== DATASET SECTION

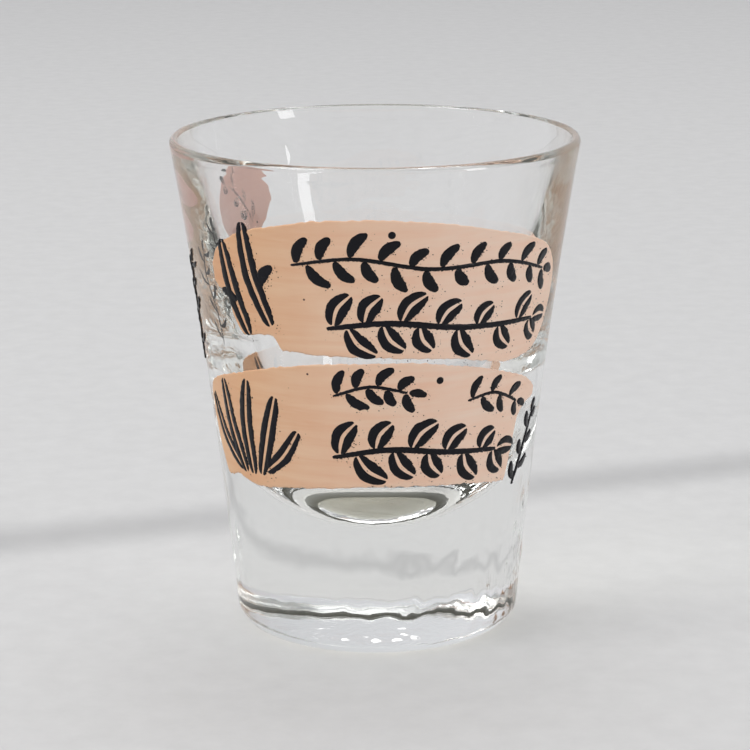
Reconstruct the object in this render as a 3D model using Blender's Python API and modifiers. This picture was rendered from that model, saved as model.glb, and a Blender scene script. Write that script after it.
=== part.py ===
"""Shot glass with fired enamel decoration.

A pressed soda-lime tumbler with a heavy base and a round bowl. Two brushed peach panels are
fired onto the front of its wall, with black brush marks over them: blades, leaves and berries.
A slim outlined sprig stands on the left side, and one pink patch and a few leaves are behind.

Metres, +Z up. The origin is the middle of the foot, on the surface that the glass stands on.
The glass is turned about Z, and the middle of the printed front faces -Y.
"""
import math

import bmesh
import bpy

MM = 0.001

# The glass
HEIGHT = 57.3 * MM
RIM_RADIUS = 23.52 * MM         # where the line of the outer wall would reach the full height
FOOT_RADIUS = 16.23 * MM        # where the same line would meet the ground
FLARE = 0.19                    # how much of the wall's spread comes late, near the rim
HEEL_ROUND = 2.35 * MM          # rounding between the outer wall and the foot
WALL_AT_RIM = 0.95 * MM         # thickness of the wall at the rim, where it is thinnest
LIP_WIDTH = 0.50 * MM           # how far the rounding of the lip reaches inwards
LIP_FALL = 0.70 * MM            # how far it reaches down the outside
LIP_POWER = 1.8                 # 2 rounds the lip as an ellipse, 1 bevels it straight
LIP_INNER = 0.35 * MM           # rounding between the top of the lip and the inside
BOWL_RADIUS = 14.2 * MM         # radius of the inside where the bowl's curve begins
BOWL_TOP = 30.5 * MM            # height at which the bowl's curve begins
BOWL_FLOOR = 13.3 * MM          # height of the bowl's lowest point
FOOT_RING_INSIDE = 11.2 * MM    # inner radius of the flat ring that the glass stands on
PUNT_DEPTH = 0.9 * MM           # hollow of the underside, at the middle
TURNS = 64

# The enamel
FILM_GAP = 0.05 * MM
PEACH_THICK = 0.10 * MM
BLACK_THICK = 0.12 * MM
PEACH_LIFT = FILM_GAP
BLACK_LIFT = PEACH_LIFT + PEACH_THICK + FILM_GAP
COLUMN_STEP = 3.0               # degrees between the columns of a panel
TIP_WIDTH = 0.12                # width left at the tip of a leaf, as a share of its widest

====

*STATED PROBLEM*: Repeat the material above in full, exactly as it stands.

*EXERCISE RESPONSE*:
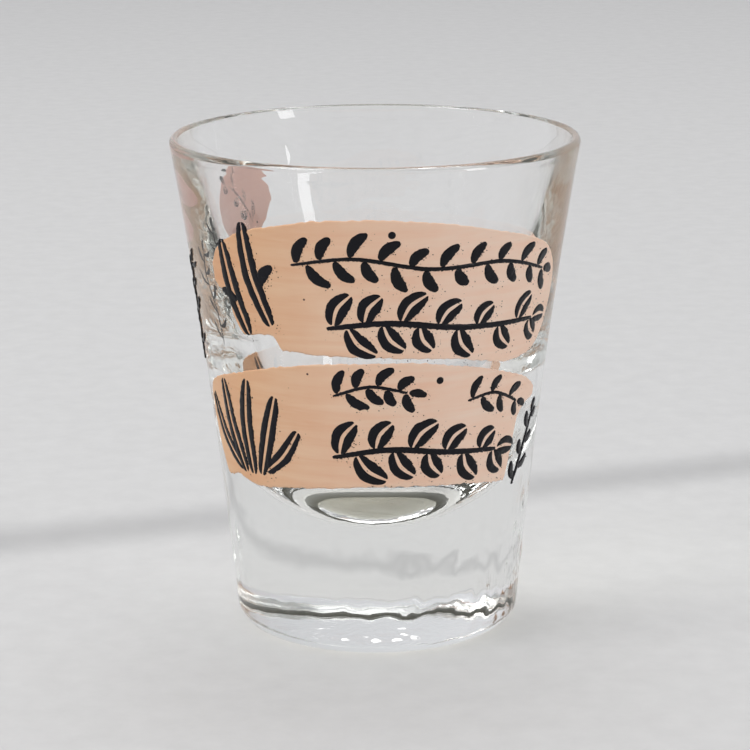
Reconstruct the object in this render as a 3D model using Blender's Python API and modifiers. This picture was rendered from that model, saved as model.glb, and a Blender scene script. Write that script after it.
=== part.py ===
"""Shot glass with fired enamel decoration.

A pressed soda-lime tumbler with a heavy base and a round bowl. Two brushed peach panels are
fired onto the front of its wall, with black brush marks over them: blades, leaves and berries.
A slim outlined sprig stands on the left side, and one pink patch and a few leaves are behind.

Metres, +Z up. The origin is the middle of the foot, on the surface that the glass stands on.
The glass is turned about Z, and the middle of the printed front faces -Y.
"""
import math

import bmesh
import bpy

MM = 0.001

# The glass
HEIGHT = 57.3 * MM
RIM_RADIUS = 23.52 * MM         # where the line of the outer wall would reach the full height
FOOT_RADIUS = 16.23 * MM        # where the same line would meet the ground
FLARE = 0.19                    # how much of the wall's spread comes late, near the rim
HEEL_ROUND = 2.35 * MM          # rounding between the outer wall and the foot
WALL_AT_RIM = 0.95 * MM         # thickness of the wall at the rim, where it is thinnest
LIP_WIDTH = 0.50 * MM           # how far the rounding of the lip reaches inwards
LIP_FALL = 0.70 * MM            # how far it reaches down the outside
LIP_POWER = 1.8                 # 2 rounds the lip as an ellipse, 1 bevels it straight
LIP_INNER = 0.35 * MM           # rounding between the top of the lip and the inside
BOWL_RADIUS = 14.2 * MM         # radius of the inside where the bowl's curve begins
BOWL_TOP = 30.5 * MM            # height at which the bowl's curve begins
BOWL_FLOOR = 13.3 * MM          # height of the bowl's lowest point
FOOT_RING_INSIDE = 11.2 * MM    # inner radius of the flat ring that the glass stands on
PUNT_DEPTH = 0.9 * MM           # hollow of the underside, at the middle
TURNS = 64

# The enamel
FILM_GAP = 0.05 * MM
PEACH_THICK = 0.10 * MM
BLACK_THICK = 0.12 * MM
PEACH_LIFT = FILM_GAP
BLACK_LIFT = PEACH_LIFT + PEACH_THICK + FILM_GAP
COLUMN_STEP = 3.0               # degrees between the columns of a panel
TIP_WIDTH = 0.12                # width left at the tip of a leaf, as a share of its widest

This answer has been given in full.